Less: Unified Credit
$1,000K/6,000K*4,769,800                                           
(794,966)

U.S. estate tax owing
0

For U.S. citizens or residents, transfers to a surviving spouse are a deduction in calculating the U.S. taxable estate. Under the Treaty, a non-refundable marital credit is available up to the amount of the maximum exemption if there is a transfer to a surviving Canadian spouse.

If the estate ends up having U.S. estate tax payable, the Treaty does allow the amount of U.S. tax payable to be claimed as a foreign tax credit on the final Canadian return of the deceased against the Canadian tax that would be payable in relation to the U.S. assets.

Filing Requirements

The U.S. estate tax return for a non-resident is form 706-NA. If you are required to file the return the deadline is nine months following the date of death; although, the return can be extended by filing an extension. It is important to note that even if no tax is owing, an estate tax return is required to claim the additional tax credits under the Treaty.

Your estate administrators may also want to obtain proof of Internal Revenue Service (“IRS”) clearance. This clearance is called a tax closing letter and effective October 28, 2021 the IRS has started applying a $67 USD fee to any estate that requests a closing letter. The closing letter can be helpful to an executor of an estate to substantiate that it has covered all the estate obligations prior to making any disbursements to beneficiaries. If U.S. stocks are being held, then in many instances the transfer agents may also require a closing letter from the IRS prior to transferring the U.S. investments.

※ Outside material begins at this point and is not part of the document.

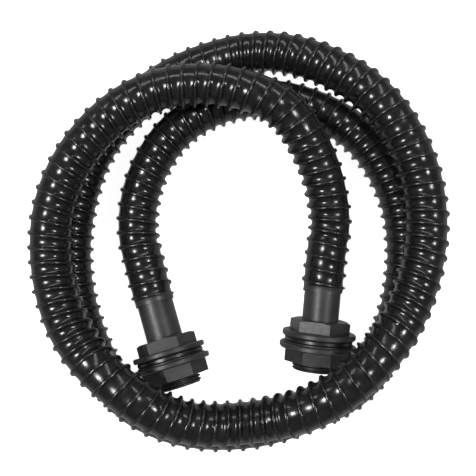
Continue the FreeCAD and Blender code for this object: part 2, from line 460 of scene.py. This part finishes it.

Proposed Changes under the Biden Administration

The new U.S. administration has proposed changes to these estate rules which could have significant impact to both Canadian and American individuals in the coming years. In 2021, however, there were several draft bills; none of them were passed and the estate tax exemptions remain as outlined above. It is possible that there will be changes in the coming months and these exemption amounts may be lowered. This could impact those Canadians that own U.S. property.